Electoral College (Unit 5)

In presidential elections, the open primary is step one of a two-stage process. Primaries select the nominees; the Electoral College (per AP Gov 5.8.B) decides the winner through mostly winner-take-all state contests. FRQs love asking how these stages interact, like a moderate primary winner positioning for swing states.

Is open primary on the AP® Gov exam?

Open primaries show up most often in multiple-choice questions that test cause-and-effect, not memorized definitions. Common stems include: why a state would prefer a closed primary over an open one (answer logic: preventing crossover voting and protecting party control), which system crossover voting is 'most directly associated with' (open primaries), and what would change if a state switched from closed to open for congressional elections (expect more independent participation and more moderate nominees). One practice-style question even asks for the strongest constitutional argument against switching to an open primary, which points to parties' First Amendment freedom of association, the idea that a party has a right to decide who picks its nominees. No released FRQ has used the term verbatim, but it fits the Concept Application FRQ format perfectly, where you'd read a scenario about a state changing its primary rules and explain the likely effect on candidates, voters, or party power.

Open primary vs closed primary

Both are nominating elections, and the CED always pairs them. The difference is who gets a ballot. In a closed primary, only voters registered with the party can participate, so the base picks the nominee and party leaders keep more control. In an open primary, any registered voter can pick either party's ballot, which enables crossover voting and tends to produce more moderate nominees. Quick test: if the question mentions crossover voting or independents participating, it's open. If it mentions protecting the party from outsiders, it's closed.

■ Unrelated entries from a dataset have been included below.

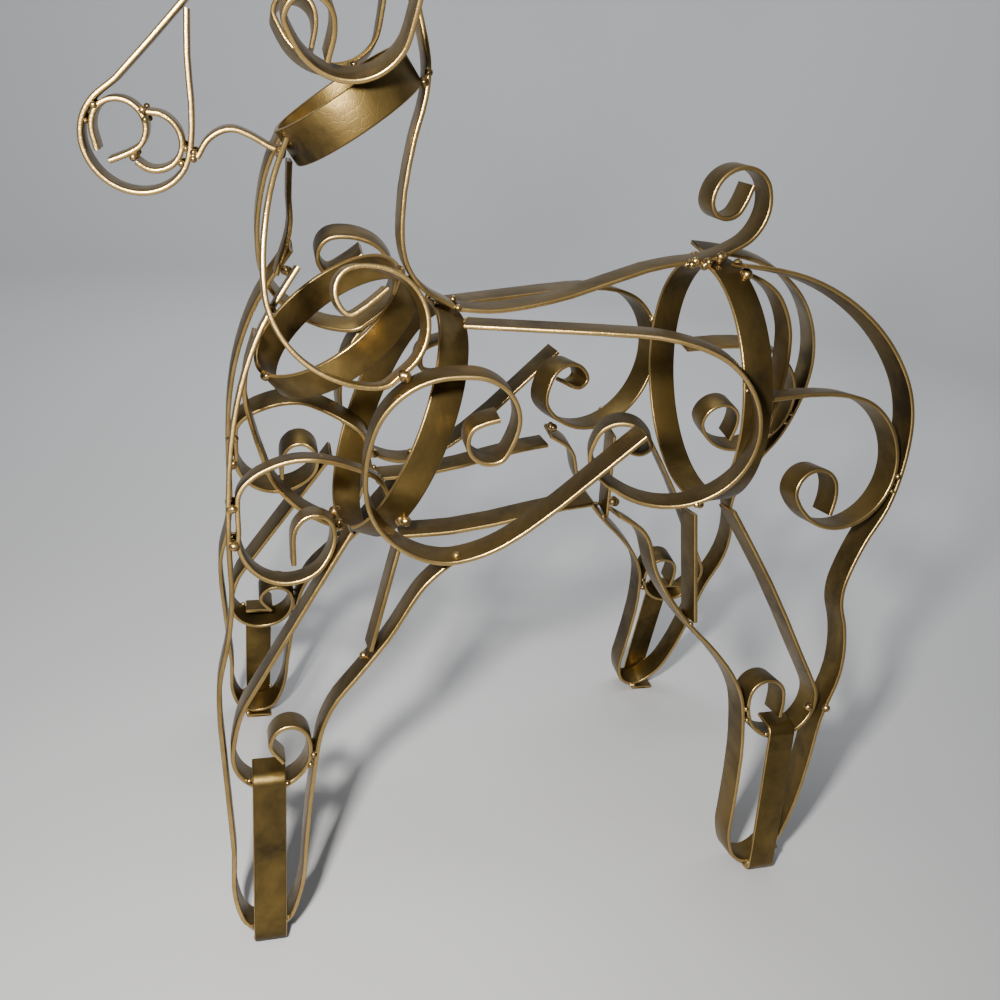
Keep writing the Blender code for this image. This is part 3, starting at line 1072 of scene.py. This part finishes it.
@dataclass
class Studio:
    """The floor, the lights and the camera."""

    floor_radius: float = 1.5
    sweep: float = 0.7
    wall: float = 1.6
    sweep_steps: int = 12
    floor_turns: int = 96
    paper: PalePaper = PalePaper()
    eye: Triple = (-0.144, -0.4464, 0.4134)
    right: Triple = (0.9613, -0.2554, 0.1035)
    up: Triple = (0.0165, 0.4287, 0.9033)
    back: Triple = (-0.2752, -0.8665, 0.4163)
    lens: float = 33.66
    key_left: float = 0.10
    key_above: float = 0.07
    sky: Triple = (0.90, 0.93, 1.0)
    sky_strength: float = 0.12

    def build(self) -> None:
        """Build the whole studio."""
        self._floor()
        self._camera()
        self._lights()

    def _floor(self) -> None:
        """Turn a floor that curves up into a wall all round the object."""
        profile = [(0.0, 0.0), (0.5 * self.floor_radius, 0.0)]
        for step in range(self.sweep_steps + 1):
            angle = math.radians(90 * step / self.sweep_steps)
            reach = self.floor_radius + self.sweep * math.sin(angle)
            profile.append((reach, self.sweep * (1 - math.cos(angle))))
        profile.append((self.floor_radius + self.sweep, self.wall))
        turns = self.floor_turns
        points = [(0.0, 0.0, 0.0)]
        for reach, height in profile[1:]:
            for turn in range(turns):
                angle = 2 * math.pi * turn / turns
                points.append((reach * math.cos(angle), reach * math.sin(angle), height))
        faces: list[tuple[int, ...]] = [(0, 1 + turn, 1 + (turn + 1) % turns) for turn in range(turns)]
        for ring in range(len(profile) - 2):
            low = 1 + ring * turns
            for turn in range(turns):
                after = (turn + 1) % turns
                faces.append((low + turn, low + turns + turn, low + turns + after, low + after))
        mesh = bpy.data.meshes.new("floor")
        mesh.from_pydata(points, [], faces)
        mesh.shade_smooth()
        mesh.materials.append(self.paper.material())
        floor = bpy.data.objects.new("floor", mesh)
        bpy.context.scene.collection.objects.link(floor)

    def _camera(self) -> None:
        """Place the camera where the photograph's stood."""
        data = bpy.data.cameras.new("camera")
        data.lens = self.lens
        data.sensor_width = 36.0
        data.clip_start = 0.01
        camera = bpy.data.objects.new("camera", data)
        turn = Matrix((self.right, self.up, self.back)).transposed().normalized()
        camera.matrix_world = Matrix.Translation(self.eye) @ turn.to_4x4()
        bpy.context.scene.collection.objects.link(camera)
        bpy.context.scene.camera = camera

    def _lights(self) -> None:
        """Light the reindeer from beside the camera, with a soft fill and a light on the wall behind."""
        eye, right, up = Vector(self.eye), Vector(self.right), Vector(self.up)
        beside = eye - right * self.key_left + up * self.key_above
        self._area("key", beside, (0.0, 0.0, 0.27), 0.05, 10.0, (1.0, 0.97, 0.93))
        self._area("fill", Vector((-0.5, -0.5, 1.6)), (0.0, 0.0, 0.2), 1.4, 2.5, (0.95, 0.98, 1.0))
        self._area("backdrop", Vector((0.2, 0.6, 1.35)), (0.6, 2.0, 0.2), 1.2, 34.0, (0.97, 0.98, 1.0))
        world = bpy.data.worlds.new("studio")
        world.use_nodes = True
        shade = world.node_tree.nodes["Background"]
        shade.inputs["Color"].default_value = (*self.sky, 1.0)
        shade.inputs["Strength"].default_value = self.sky_strength
        bpy.context.scene.world = world

    @staticmethod
    def _area(
        name: str, place: Vector, target: Triple, size: float, power: float, colour: Triple
    ) -> None:
        """Add a square area light that faces a target.

        Args:
            name: The light's name.
            place: Where it stands.
            target: What it faces.
            size: Its side in metres.
            power: Its power in watts.
            colour: Its colour.
        """
        data = bpy.data.lights.new(name, "AREA")
        data.size = size
        data.energy = power
        data.color = colour
        light = bpy.data.objects.new(name, data)
        light.location = place
        light.rotation_mode = "QUATERNION"
        light.rotation_quaternion = (Vector(target) - place).to_track_quat("-Z", "Y")
        bpy.context.scene.collection.objects.link(light)


def main() -> None:
    """Build every group in order, then the welds and the studio."""
    logging.basicConfig(level=logging.INFO, format="%(name)s: %(message)s")
    effects = Effects()
    maker = StripMaker()
    groups = [Legs(), Body(), Head()]
    for group in groups:
        group.build(maker, effects)
    Welds().build(WeldMaker(), groups, effects)
    Studio().build()


if __name__ == "__main__":
    main()
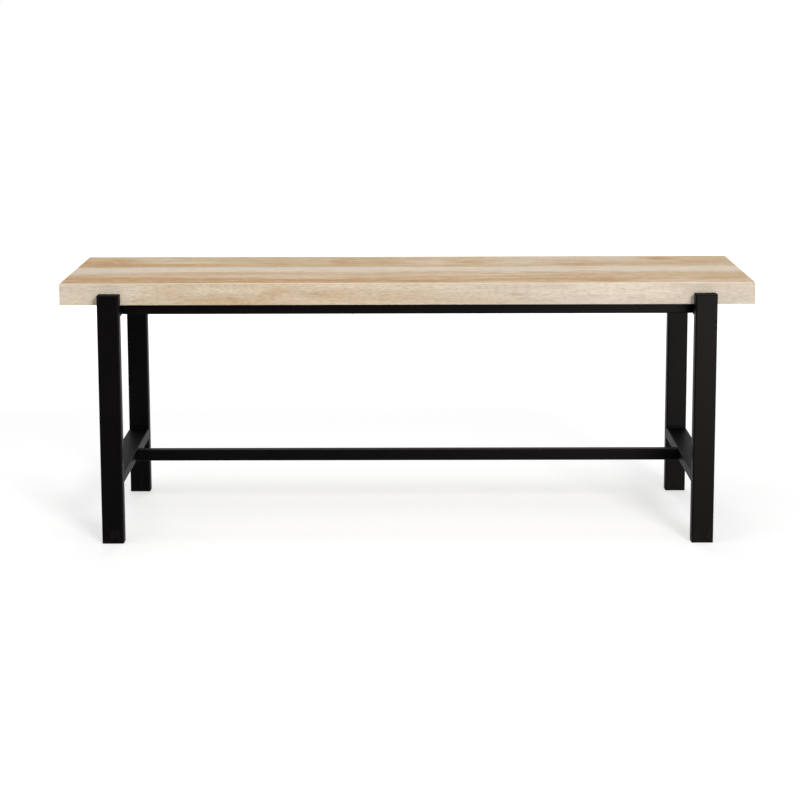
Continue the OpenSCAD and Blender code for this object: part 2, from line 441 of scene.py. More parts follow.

Key things to remember about open primary

  • An open primary lets any registered voter participate in a party's primary regardless of party registration, often by choosing a ballot on election day.

  • Open primaries enable crossover voting, where members of one party vote in the other party's primary, sincerely or strategically.

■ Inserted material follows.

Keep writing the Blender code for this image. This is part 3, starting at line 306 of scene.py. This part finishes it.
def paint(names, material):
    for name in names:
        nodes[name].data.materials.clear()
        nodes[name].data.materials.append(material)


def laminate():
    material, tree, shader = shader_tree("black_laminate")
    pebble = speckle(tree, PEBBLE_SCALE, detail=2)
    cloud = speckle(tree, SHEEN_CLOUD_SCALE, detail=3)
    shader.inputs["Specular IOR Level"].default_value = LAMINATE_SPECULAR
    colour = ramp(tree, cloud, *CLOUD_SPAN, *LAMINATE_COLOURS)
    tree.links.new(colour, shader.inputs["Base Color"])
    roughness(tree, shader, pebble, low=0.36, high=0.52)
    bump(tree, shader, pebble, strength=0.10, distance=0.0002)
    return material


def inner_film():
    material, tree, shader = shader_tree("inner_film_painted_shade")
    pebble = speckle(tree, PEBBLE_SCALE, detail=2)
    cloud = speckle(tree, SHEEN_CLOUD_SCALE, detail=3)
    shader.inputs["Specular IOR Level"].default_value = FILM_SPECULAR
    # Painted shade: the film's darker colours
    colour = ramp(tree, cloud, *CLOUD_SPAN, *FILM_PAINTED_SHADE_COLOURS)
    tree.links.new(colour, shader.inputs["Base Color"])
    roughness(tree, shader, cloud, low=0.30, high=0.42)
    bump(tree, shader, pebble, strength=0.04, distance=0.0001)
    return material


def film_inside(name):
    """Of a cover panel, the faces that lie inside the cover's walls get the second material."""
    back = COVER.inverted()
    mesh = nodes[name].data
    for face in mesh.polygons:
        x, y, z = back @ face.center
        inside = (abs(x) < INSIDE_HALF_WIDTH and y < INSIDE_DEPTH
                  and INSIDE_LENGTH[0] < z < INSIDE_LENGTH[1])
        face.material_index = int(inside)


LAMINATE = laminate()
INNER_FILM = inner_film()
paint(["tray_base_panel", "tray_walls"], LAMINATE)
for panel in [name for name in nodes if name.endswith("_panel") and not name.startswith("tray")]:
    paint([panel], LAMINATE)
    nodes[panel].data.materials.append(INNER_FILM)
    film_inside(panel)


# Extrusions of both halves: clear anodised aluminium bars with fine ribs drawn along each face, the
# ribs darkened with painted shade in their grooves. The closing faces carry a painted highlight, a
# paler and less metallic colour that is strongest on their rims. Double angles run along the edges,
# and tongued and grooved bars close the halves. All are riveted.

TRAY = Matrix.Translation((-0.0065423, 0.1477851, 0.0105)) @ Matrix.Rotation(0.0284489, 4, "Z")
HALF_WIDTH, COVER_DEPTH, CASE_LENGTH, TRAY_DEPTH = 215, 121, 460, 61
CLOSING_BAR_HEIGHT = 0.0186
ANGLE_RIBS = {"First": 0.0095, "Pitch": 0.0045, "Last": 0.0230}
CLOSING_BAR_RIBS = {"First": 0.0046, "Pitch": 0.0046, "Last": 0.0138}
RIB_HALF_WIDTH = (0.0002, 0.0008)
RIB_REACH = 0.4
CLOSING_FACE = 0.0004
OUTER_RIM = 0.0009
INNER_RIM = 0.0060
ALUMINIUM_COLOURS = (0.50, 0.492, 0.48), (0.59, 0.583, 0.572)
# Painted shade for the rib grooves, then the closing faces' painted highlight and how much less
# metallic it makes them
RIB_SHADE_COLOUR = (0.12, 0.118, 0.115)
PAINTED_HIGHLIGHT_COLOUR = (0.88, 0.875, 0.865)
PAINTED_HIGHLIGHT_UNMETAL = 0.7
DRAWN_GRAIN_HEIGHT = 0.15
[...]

  • Because the electorate is broader, open primaries tend to produce more moderate nominees, while closed primaries reward candidates who appeal to the party base.

  • The CED names open and closed primaries as essential knowledge for both presidential elections (AP Gov 5.8.A) and congressional elections (AP Gov 5.9.A).

  • Open primaries began as a Progressive Era reform meant to expand participation and reduce party leaders' control over nominations.

  • The strongest argument against open primaries is constitutional: parties claim a First Amendment freedom-of-association right to limit who selects their nominees.

Frequently asked questions about open primary

What is an open primary in AP Gov?

It's a nominating election where any registered voter can vote in a party's primary, no matter their party registration, often picking a ballot on election day. It's listed as essential knowledge under AP Gov 5.8.A and 5.9.A in Unit 5.

Can independents vote in an open primary?

Yes, that's the defining feature. Independents (and even voters registered with the other party) can choose either party's ballot, which is exactly what makes crossover voting possible.

What's the difference between an open primary and a closed primary?

A closed primary restricts voting to registered party members; an open primary lets any registered voter participate. Closed primaries protect party control and favor base-pleasing candidates, while open primaries broaden turnout and tend to favor moderates.

Is an open primary the same as a caucus?

No. A caucus is a closed, in-person party meeting where members select candidates or set policy, while a primary is a regular ballot election. The CED lists them as separate processes under both 5.8.A and 5.9.A, so know the distinction.

Why would a state choose a closed primary instead of an open primary?

To prevent crossover voting and keep the nomination in the hands of actual party members. There's also a constitutional angle the exam can test: parties argue the First Amendment's freedom of association gives them the right to control who picks their nominees.